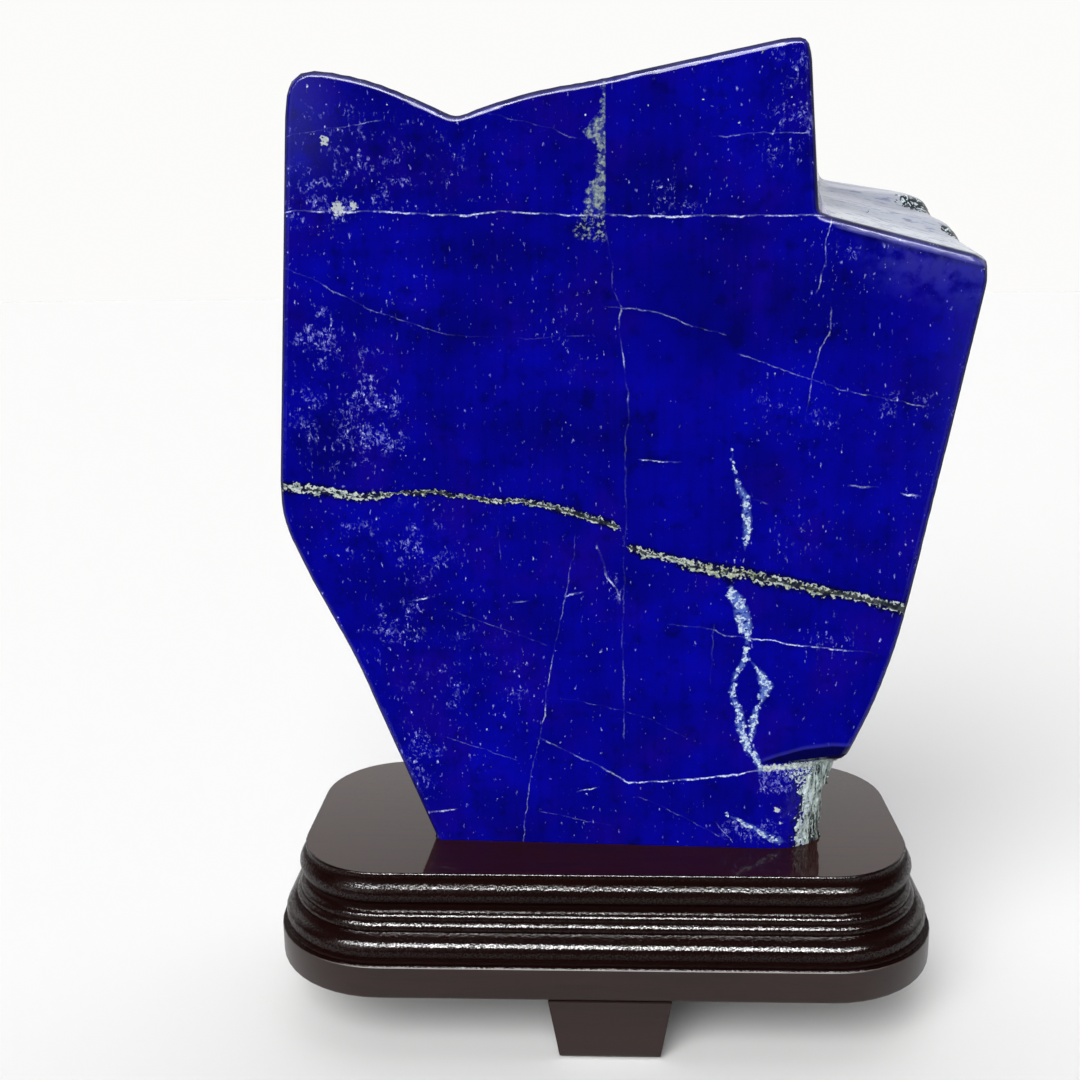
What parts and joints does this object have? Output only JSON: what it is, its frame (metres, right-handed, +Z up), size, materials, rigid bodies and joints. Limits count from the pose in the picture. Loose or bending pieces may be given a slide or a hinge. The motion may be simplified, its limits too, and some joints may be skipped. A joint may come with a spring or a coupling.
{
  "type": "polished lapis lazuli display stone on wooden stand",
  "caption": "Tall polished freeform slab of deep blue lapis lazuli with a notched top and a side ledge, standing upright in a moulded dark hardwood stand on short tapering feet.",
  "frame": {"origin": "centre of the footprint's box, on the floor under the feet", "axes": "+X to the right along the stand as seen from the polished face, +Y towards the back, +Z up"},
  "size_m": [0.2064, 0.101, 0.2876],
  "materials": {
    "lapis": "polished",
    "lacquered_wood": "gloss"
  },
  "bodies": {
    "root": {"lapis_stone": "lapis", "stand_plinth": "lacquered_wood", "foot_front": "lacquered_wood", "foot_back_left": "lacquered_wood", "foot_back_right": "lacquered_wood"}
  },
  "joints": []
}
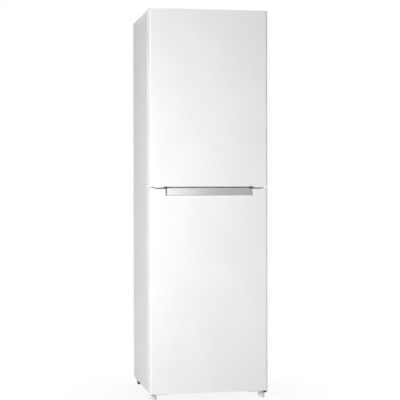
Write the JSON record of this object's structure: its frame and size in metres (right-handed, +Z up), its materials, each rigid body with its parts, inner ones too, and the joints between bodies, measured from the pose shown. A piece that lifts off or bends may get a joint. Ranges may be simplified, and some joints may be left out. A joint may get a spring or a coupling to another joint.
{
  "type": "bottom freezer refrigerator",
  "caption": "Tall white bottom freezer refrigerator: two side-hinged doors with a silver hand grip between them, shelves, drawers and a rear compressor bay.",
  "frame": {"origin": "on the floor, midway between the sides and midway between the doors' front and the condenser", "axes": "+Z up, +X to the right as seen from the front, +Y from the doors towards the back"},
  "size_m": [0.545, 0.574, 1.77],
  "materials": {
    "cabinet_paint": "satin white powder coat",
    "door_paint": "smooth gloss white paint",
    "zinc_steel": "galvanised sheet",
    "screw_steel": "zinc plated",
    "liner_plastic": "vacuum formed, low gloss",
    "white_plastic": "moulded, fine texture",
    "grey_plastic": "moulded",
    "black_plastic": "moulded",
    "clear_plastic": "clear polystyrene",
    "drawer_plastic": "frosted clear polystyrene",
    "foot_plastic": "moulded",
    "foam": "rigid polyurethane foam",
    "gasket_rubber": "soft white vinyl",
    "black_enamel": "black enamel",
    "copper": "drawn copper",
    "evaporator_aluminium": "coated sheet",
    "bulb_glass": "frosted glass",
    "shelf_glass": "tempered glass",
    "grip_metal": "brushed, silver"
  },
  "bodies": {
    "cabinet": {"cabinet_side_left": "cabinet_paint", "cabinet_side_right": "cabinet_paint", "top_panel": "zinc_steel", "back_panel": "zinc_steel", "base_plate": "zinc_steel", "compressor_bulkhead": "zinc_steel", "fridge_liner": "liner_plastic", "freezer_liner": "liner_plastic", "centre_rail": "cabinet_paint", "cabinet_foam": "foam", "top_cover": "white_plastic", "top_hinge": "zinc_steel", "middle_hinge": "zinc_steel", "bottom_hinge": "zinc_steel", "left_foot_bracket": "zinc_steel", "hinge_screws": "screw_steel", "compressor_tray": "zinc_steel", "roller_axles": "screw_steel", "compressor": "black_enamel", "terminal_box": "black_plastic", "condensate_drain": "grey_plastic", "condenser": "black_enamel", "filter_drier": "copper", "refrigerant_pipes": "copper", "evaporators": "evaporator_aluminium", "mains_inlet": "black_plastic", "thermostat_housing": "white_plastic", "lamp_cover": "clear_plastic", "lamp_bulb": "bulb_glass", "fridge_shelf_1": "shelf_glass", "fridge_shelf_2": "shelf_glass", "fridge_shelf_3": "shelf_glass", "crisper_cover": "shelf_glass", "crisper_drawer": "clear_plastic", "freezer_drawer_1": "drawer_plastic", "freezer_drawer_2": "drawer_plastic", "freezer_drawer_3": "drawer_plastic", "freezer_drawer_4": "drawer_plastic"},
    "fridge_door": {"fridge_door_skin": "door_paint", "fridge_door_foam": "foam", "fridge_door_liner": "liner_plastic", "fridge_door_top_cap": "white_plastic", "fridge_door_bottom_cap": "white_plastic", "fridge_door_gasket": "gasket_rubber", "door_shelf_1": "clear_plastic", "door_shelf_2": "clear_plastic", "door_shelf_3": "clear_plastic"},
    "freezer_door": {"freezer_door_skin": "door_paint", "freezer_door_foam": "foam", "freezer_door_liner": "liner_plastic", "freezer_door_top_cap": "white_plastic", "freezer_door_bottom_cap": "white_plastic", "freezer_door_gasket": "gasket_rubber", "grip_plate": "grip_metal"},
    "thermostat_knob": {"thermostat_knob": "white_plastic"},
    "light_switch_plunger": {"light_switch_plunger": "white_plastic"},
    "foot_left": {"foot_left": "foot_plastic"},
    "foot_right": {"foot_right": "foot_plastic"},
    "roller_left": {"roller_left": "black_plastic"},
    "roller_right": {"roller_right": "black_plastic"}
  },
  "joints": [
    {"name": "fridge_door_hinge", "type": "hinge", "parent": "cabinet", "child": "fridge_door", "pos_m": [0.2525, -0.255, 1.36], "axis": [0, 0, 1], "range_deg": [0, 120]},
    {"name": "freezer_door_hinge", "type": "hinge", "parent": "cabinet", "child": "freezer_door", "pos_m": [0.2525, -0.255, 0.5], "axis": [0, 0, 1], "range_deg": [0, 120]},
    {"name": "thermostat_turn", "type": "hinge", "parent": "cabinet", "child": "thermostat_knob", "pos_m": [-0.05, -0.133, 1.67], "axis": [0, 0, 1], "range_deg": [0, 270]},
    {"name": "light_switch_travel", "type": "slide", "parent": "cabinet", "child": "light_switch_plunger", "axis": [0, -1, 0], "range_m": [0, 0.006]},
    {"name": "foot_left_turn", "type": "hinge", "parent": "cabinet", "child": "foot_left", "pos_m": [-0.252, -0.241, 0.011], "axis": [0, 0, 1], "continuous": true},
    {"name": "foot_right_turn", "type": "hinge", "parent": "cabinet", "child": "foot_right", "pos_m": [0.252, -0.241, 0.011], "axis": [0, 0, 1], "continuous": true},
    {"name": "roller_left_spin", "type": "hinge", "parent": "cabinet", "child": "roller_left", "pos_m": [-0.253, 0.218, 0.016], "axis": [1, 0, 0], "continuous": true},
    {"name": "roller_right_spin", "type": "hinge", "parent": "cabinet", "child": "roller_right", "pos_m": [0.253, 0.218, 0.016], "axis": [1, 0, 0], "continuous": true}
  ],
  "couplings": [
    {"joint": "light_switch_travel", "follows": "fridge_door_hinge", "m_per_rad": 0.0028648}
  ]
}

##########

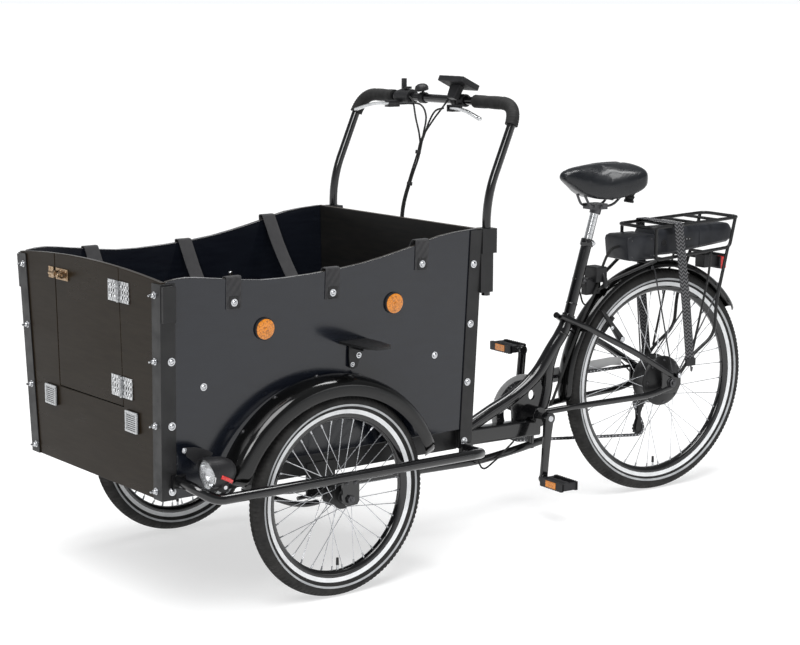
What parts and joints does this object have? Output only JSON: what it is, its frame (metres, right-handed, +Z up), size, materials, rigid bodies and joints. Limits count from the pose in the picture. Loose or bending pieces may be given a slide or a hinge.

##########

> **Required work**:
Only the number is wanted: how many lines of the data contain the word "joints"?

> **Answer to the problem**:
5